Companies also need to establish a system of information sharing and communication so that people know their role in helping prevent and detect fraud, Gavioli continues. Entities need to monitor the program to assure it works properly, and they need to check the tone at the top to assure the appropriate signals are being sent from the board of directors and management.

The American Institute of Certified Public Accountants even goes a step further, to say the audit committee should have responsibility for brainstorming on how management might game the internal controls to their favor and establish similar preventive and detective controls in that arena.

It’s an area more companies need to address, Gavioli says, based on Deloitte’s findings in a recent survey. The company asked 1,600 listeners of a recent Webcast seminar if they have such an anti-fraud program in place, and only 49 percent indicated they do. Even further, only 39 percent said they have at least performed a fraud risk assessment.

Tracy Coenen, president of the forensic accounting firm Sequence, said it’s a stretch even to assume companies have adequately tightened internal controls themselves, let alone looked beyond internal controls for other potential risks.

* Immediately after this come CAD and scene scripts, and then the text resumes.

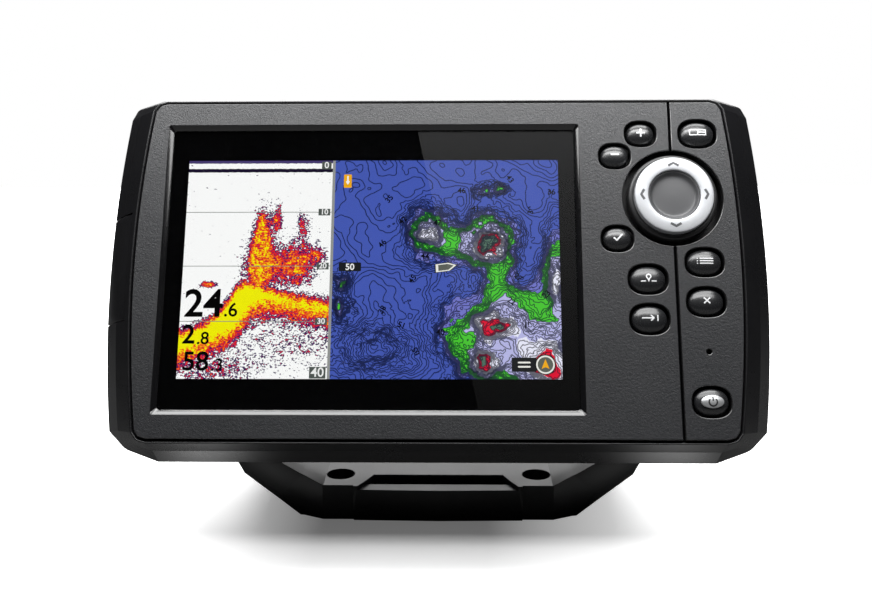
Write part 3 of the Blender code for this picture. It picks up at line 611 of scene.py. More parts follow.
# Shoals of the chart: middle, size and rise above the water's floor
SHOALS = (((16.2, 11.2), (4.8, 6.0), 27), ((34.5, 7.5), (6.2, 6.6), 35), ((26.0, 7.0), (11.0, 6.5), 17),
          ((35.0, -10.0), (13.0, 8.0), 15), ((36.5, -3.0), (4.5, 6.0), 11), ((44.0, -9.0), (8.0, 4.0), 2),
          ((50.0, -3.0), (4.0, 6.0), 8), ((24.0, -20.0), (5.0, 8.0), 12), ((1.0, -24.0), (10.0, 6.0), -16),
          ((31.5, -27.5), (6.0, 5.0), 34), ((33.5, -17.5), (6.5, 4.0), 22), ((52.0, -30.0), (13.0, 10.0), 34),
          ((43.0, -20.0), (13.0, 9.0), 18), ((54.0, -3.0), (3.6, 14.0), 24), ((32.0, 22.5), (1.8, 1.8), 13),
          ((36.2, 23.6), (2.2, 1.8), 15), ((-8.6, -4.0), (2.2, 2.8), 16), ((-8.6, -11.5), (2.4, 3.2), 16))


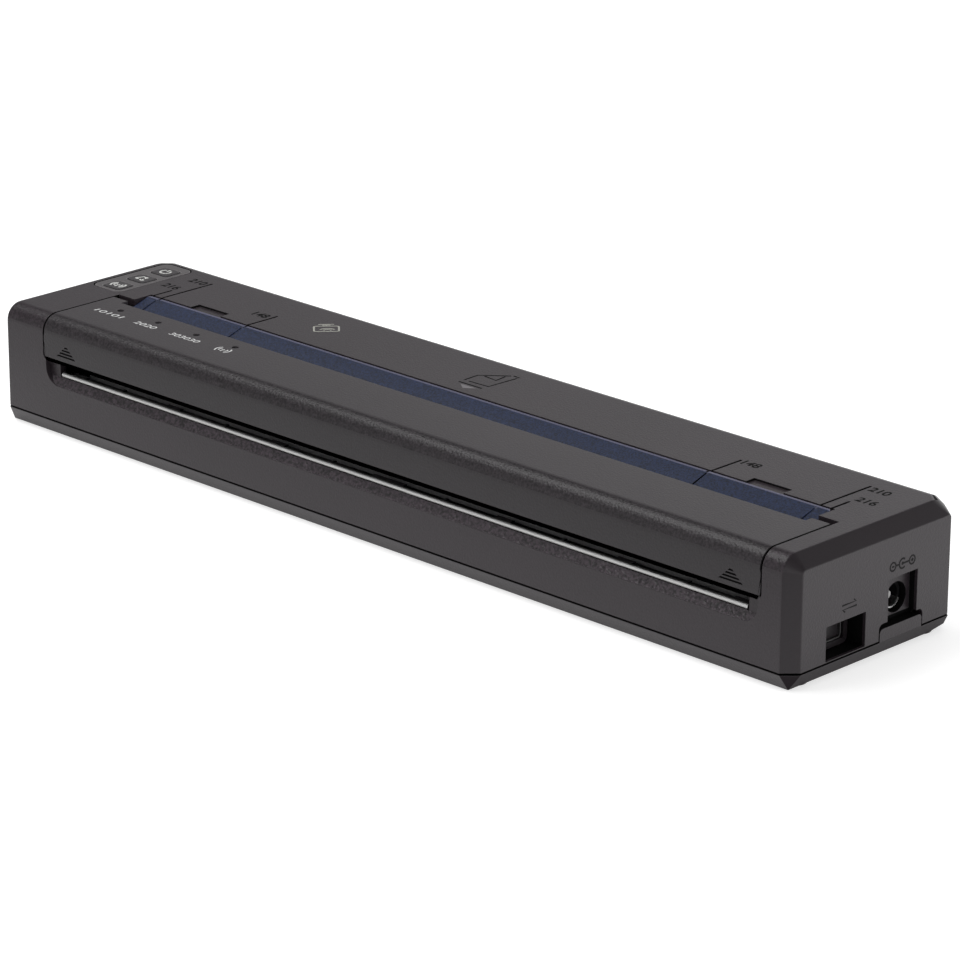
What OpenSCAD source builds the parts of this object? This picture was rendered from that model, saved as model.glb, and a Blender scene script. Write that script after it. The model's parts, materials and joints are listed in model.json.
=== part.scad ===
// Portable thermal printer for full-page paper: a long flat case with a release cover
// along its front, a paper slot on top and a tear bar in the exit slot at the front.
// X runs along the platen, the front faces -Y, Z is up from the table.

/* [Body] */
// Overall length of the case
body_w = 255; // [250:1:300]
// Overall depth of the case
body_d = 55; // [55:0.5:65]
// Overall height above the table
body_h = 30; // [30:0.5:36]
// Thickness of the case walls
wall = 1.8; // [1.5:0.1:2]
// Width of the bevel round each end face
end_bevel = 3.1; // [2:0.1:3.3]
// Radius of the top front edge
front_round = 4.2; // [3.6:0.1:5]
// Radius of the top rear edge
rear_round = 3.8; // [3.6:0.1:5]
// Height of the line where the two case halves meet
split_z = 3.7; // [3.5:0.1:4]
// Height of the groove along that line
split_groove = 0.4; // [0.2:0.05:0.5]
// Depth of the groove along that line
split_groove_deep = 0.6; // [0.4:0.1:0.9]
// How far the underside is drawn in at the two ends
base_inset = 2.3; // [1.5:0.1:3]
// How far it is drawn in along the front and rear
base_inset_front = 2; // [1.5:0.1:2.5]
// Thickness of the lower case's floor
floor_t = 2.1; // [1.7:0.1:2.3]

/* [Release cover] */
// Length of the case beyond the cover at each end
cover_side = 12.8; // [12.6:0.1:13.4]
// Thickness of its walls
cover_wall = 1.6; // [1.2:0.1:1.8]
// Depth of its top from the front face
cover_deep = 20.4; // [20:0.1:20.6]
// How much further its two rear corners reach back
ear_reach = 2.1; // [1.6:0.1:2.2]
// Drop of its lower front edge below the top
cover_drop = 10.7; // [10.5:0.1:11]
// Gap between the cover and the case
seam = 0.3; // [0.2:0.05:0.4]
// Distance of its hinge axis behind the front face
hinge_back = 20.9; // [20.8:0.1:21.1]
// Distance of its hinge axis below the top
hinge_down = 2.8; // [2.7:0.1:3]
// Radius of the hinge pins
hinge_pin_r = 0.8; // [0.6:0.05:0.9]
// Radius of the indicator windows
window_r = 0.85; // [0.6:0.05:1]
// Distance between the indicator windows
window_pitch = 13.7; // [12:0.1:14]

/* [Paper path] */
// Offset of the paper's centre line from the case's centre
path_x = 3.9; // [3:0.1:4.5]
// Width of the zone beside each end of the paper ramp
zone_w = 5.7; // [5.7:0.1:6]
// Distance of the deck's front edge behind the front face
deck_edge = 30.1; // [29.8:0.1:30.4]
// Thickness of the paper ramp
ramp_t = 1.3; // [1:0.1:1.5]
// Radius of the platen roller
platen_r = 5; // [4.6:0.05:5]
// Radius of the platen shaft
shaft_r = 2; // [1.5:0.05:2.1]
// Distance of the platen axis behind the front face
platen_back = 12; // [11.8:0.1:12.1]
// Distance of the platen axis below the top
platen_down = 9.5; // [9.3:0.1:9.6]
// Distance of the print head's ends from the ramp's ends
head_margin = 2.5; // [2:0.1:6]
// Radius of the tear bar's bright edge
bar_r = 0.6; // [0.4:0.05:0.7]

/* [Drive] */
// Tooth size of the gears: pitch diameter over number of teeth
gear_module = 0.6; // [0.58:0.01:0.6]
// Width of the gears
gear_w = 2.3; // [1.6:0.1:2.3]
// Teeth of the platen gear
platen_teeth = 18; // [18:1:18]
// Teeth of the idler gear
idler_teeth = 16; // [16:1:16]
// Teeth of the motor pinion
pinion_teeth = 12; // [12:1:12]
// Clearance of the motor's can above the floor
motor_clear = 0.57; // [0.3:0.05:1.5]
// Length of the motor's can
motor_len = 18; // [14:0.5:24]

/* [Buttons] */
// Size of a button along the case
button_x = 5.9; // [5:0.1:6.2]
// Distance between neighbouring buttons' edges
button_apart = 2.7; // [2.2:0.1:3.4]
// Travel of a button
button_travel = 0.5; // [0.3:0.05:0.5]

/* [Ports] */
// Width of the data port's pocket
port_w = 12.8; // [11:0.1:13]
// Height of the data port's pocket
port_h = 7.8; // [7:0.1:8]
// Radius of the power jack's hole in the case
jack_hole_r = 3.45; // [3:0.05:3.6]
// Radius of the power jack's bore
jack_bore_r = 2.8; // [2.5:0.05:2.9]
// Radius of the power jack's pin
jack_pin_r = 0.85; // [0.6:0.05:1]

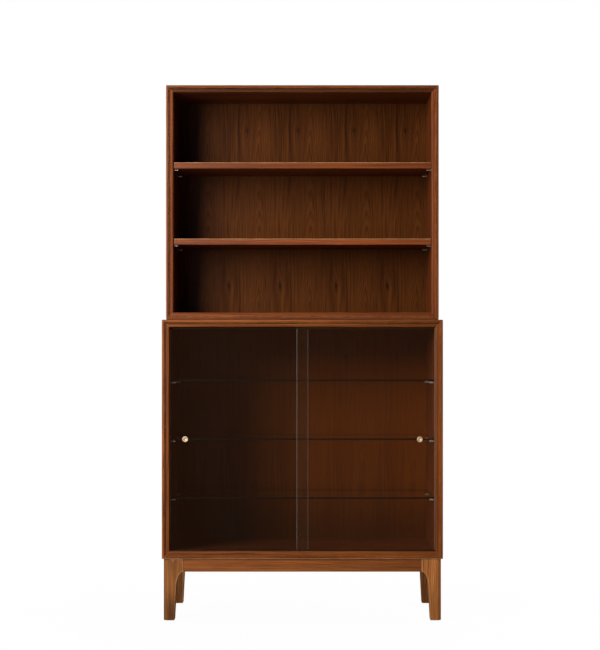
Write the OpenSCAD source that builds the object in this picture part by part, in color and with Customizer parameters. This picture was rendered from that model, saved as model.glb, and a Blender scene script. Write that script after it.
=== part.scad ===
// Two-piece bookcase: an open shelf unit standing on a cabinet with sliding glass doors,
// which stands on its own four-legged base.
// Origin: centre of the footprint, on the floor. +X to the right, -Y to the front, +Z up.

/* [Case] */
// Width of both units
case_w = 900; // [700:10:1100]
// Thickness of the case boards
board_t = 24; // [22:1:28]
// Radius of the cases' long outer corners
case_r = 3; // [1:0.5:4]

/* [Upper unit] */
// Height of the open shelf unit
upper_h = 774; // [740:2:900]
// Depth of the open shelf unit
upper_d = 245; // [220:5:300]
// Thickness of the wooden shelves
shelf_t = 20; // [16:1:22]
// How far the wooden shelves stand back from the front
shelf_setback = 8; // [5:1:20]
// Rows of shelf-pin holes in the upper sides
upper_rows = 13; // [10:1:14]
// Height of the lowest pin row above the unit's underside
upper_row_z = 209; // [180:1:220]
// Spacing of the upper pin rows
upper_pitch = 36; // [32:1:38]
// Pin rows, counted from 0, that carry the wooden shelves
upper_shelf_rows = [1, 8];

/* [Lower cabinet] */
// Height of the cabinet
lower_h = 766; // [740:2:860]
// Depth of the cabinet
lower_d = 400; // [360:5:450]
// Thickness of the glass shelves
glass_shelf_t = 6; // [5:1:8]
// Depth of the glass shelves
glass_shelf_d = 302; // [270:1:305]
// Rows of shelf-pin holes in the cabinet sides
lower_rows = 13; // [12:1:14]
// Height of the lowest pin row above the cabinet's underside
lower_row_z = 145; // [120:1:150]
// Spacing of the cabinet's pin rows
lower_pitch = 38; // [34:1:40]
// Pin rows, counted from 0, that carry the glass shelves
glass_shelf_rows = [1, 6, 11];

/* [Sliding doors] */
// Thickness of the door glass
door_t = 5; // [4:0.5:6]
// Clear space between the two panes
door_gap = 5; // [4.5:0.5:6]
// Width by which the closed doors overlap
door_overlap = 36; // [20:2:60]
// Diameter of the round finger pulls
pull_d = 18; // [16:1:24]
// Distance of a pull's centre from its door's outer edge
pull_inset = 48; // [30:1:60]
// Height of the pulls above the cabinet's underside
pull_z = 382; // [300:1:450]

/* [Base] */
// Height of the base
base_h = 198; // [180:2:230]
// How far the base stands in from the cabinet's faces
base_inset = 5; // [4:1:20]
// Width of a leg at its top
leg_top = 63; // [60:1:70]
// Width of a leg just below its curved knee
leg_knee = 40; // [36:1:44]
// Width of a leg at the floor
leg_foot = 35; // [30:1:38]
// Radius of a leg's outer corner
leg_r = 15; // [6:1:18]
// Height of the rails between the legs
apron_h = 41.4; // [36:0.2:50]
// Thickness of the rails
apron_t = 20; // [18:1:22]

/* [Hidden] */

// Planes that the pieces share
front_y = -lower_d / 2;
rear_y = lower_d / 2;
upper_front_y = rear_y - upper_d;
lower_z0 = base_h;
lower_z1 = base_h + lower_h;
spacer_t = 4;
upper_z0 = lower_z1 + spacer_t;
upper_z1 = upper_z0 + upper_h;
inner_x = case_w / 2 - board_t;
lower_in0 = lower_z0 + board_t;
lower_in1 = lower_z1 - board_t;

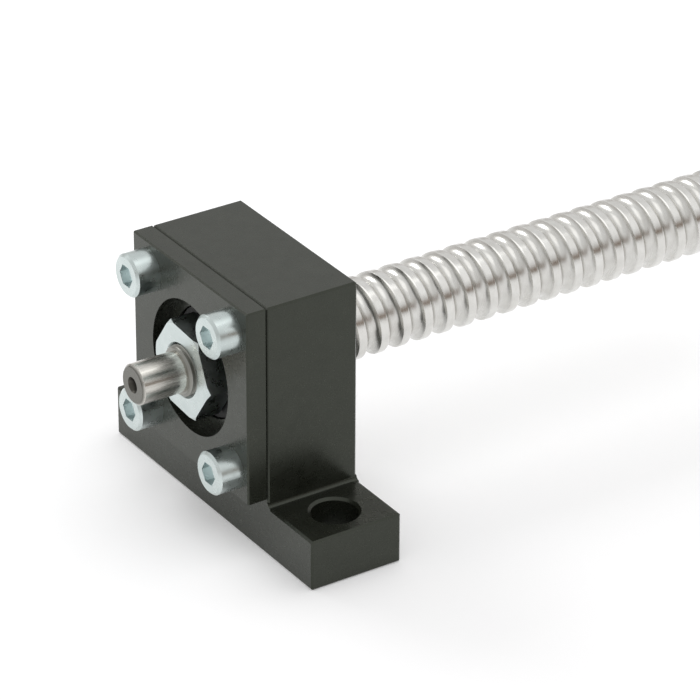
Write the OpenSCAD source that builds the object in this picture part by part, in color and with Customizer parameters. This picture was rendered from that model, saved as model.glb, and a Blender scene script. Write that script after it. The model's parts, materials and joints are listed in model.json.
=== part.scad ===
// Fixed-side end support for a ball screw: a flanged bearing block with a bolted cover plate,
// two angular-contact bearings, seals and collars, a lock nut, and the screw that it carries.
// X runs across the base, +Y from the drive end along the screw, +Z up from the mounting face.

/* [Housing] */
// Width of the base over both feet
base_w = 70; // [66:0.5:85]
// Width of the upright body
body_w = 40; // [39:0.5:43]
// Depth of the block along the screw
block_d = 19.6; // [19.5:0.1:25]
// Thickness of each foot
foot_h = 10.4; // [8:0.1:11.5]
// Height of the screw's axis above the mounting face
axis_h = 32; // [31:0.1:45]
// Edge break on the block
block_chamfer = 0.4; // [0.2:0.1:0.8]
// Radius of the inner corner between foot and body
foot_fillet = 0.8; // [0.5:0.1:1.5]
// Diameter of each foot hole
foot_hole_d = 9; // [6:0.1:10]
// Chamfer at the top mouth of each foot hole
foot_hole_chamfer = 0.5; // [0.2:0.1:0.7]

/* [Cover plate] */
// Thickness of the cover plate
cover_t = 4.3; // [4:0.1:6]
// Edge break on the cover plate
cover_chamfer = 0.3; // [0.1:0.1:0.5]
// Diameter of the open recess round the lock nut
recess_d = 26.7; // [24:0.1:27.5]
// Depth of that recess
recess_deep = 3.7; // [3:0.1:3.8]
// Length of the spigot that clamps the outer rings
spigot_l = 1.5; // [1.2:0.1:1.9]

/* [Cover screws] */
// Distance between cover screws, both ways
cover_pitch = 28.5; // [28:0.1:30]
// Thread diameter of the cover screws
screw_d = 5; // [4:0.5:5]
// Length of a cover screw under its head
screw_l = 16; // [10:1:18]
// Clearance hole for a cover screw
cover_hole_d = 5.5; // [5.4:0.1:6]

/* [Bearings] */
// Bore of the bearings, and diameter of the screw's seat and its nut thread
seat_d = 10; // [9.5:0.1:10.5]
// Outside diameter of the bearings
bearing_od = 26; // [25:0.5:27]
// Width of one bearing
bearing_w = 8; // [7.5:0.1:8.2]
// Diameter of the bearing balls
ball_d = 4.762; // [4.4:0.001:4.9]
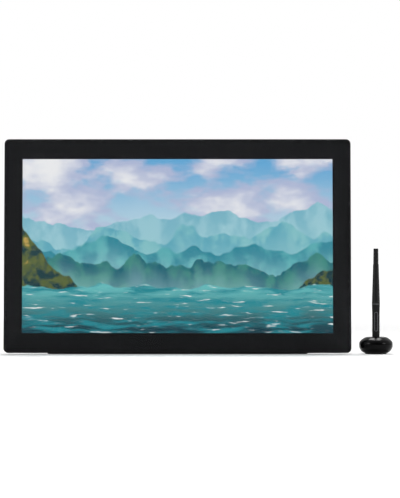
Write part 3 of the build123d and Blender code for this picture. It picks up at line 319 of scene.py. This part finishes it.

“A lot of companies went through the exercise of tightening controls, but it hasn’t caused as much of a shift as many people think,” she says. “They did the paperwork and now we can see how the controls really work, but the paperwork is just a document of what we do. It’s not really forcing them to fix the problems or do anything better. I think there’s so much that can still be done in internal controls that they needn’t bother (to look for other risks.)”

Tracy’s clarification: Companies should first do more to improve their internal controls to prevent fraud. After their internal controls are better, THEN they should look toward identifying and controlling non-financial risks.